Appellant objected to testimony with reference to the condition of said machine; that is, the State was permitted to show by witness Lamb and another that the machine was in good condition, and was not subject to any defects. This was objected to on the ground that this had nothing to do with the contract by which appellant agreed to return the machine, appellant and his wife's testimony showing that the only condition was that if his wife was not satisfied with it she could return it. The court explained the bill by showing that prosecutor had been sent for several times, and had come, at the instance of appellant, and worked on the machine, and showed his wife how to operate it, and that there was really no ground for dissatisfaction. It occurs to us that this testimony was relevant.
We think it was admissible for the State to prove by two of the jurors what appellant and his wife had testified, in the trial of the civil suit, as to the circumstances attending the assault; particularly to show that neither of said witnesses testified that Lamb, prosecutor, called appellant a liar, or started at him with a drawn knife, before he drew his pistol on prosecutor.

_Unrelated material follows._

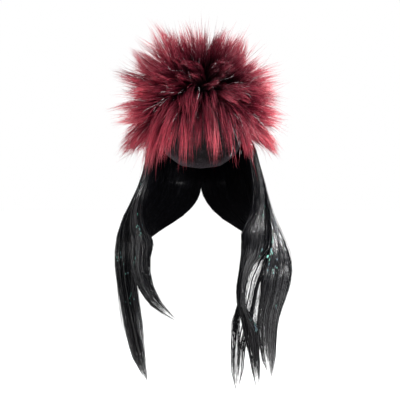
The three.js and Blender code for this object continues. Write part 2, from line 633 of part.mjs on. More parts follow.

We do not believe the court erred in refusing further testimony as to what occurred between prosecutor and appellant some half hour after the alleged assault and at another place. What occurred on that occasion was proved by appellant in his cross-examination of prosecutor, and this was not controverted by the State. Aside from this, we fail to see what light it shed upon the assault alleged against appellant.
Appellant complains because the court refused to give a charge to the jury predicated on the idea that said pistol was not a deadly weapon. The pistol was not used or attempted to be used as a bludgeon, and in the absence of proof to the contrary it will be presumed that at the time it was presented on prosecutor by appellant it was loaded and so was a deadly weapon.
Nor was it necessary for the court to charge upon simple assault, even had such a charge been presented by appellant and asked to be given, because the facts do not authorize such a charge. The verdict of the jury finding appellant guilty as charged in the indictment was sufficient. He was only charged with an aggravated assault, and only this feature of the case was submitted to the jury. Wilson v. State, decided at the present term.
No error appearing in the record, the judgment is affirmed.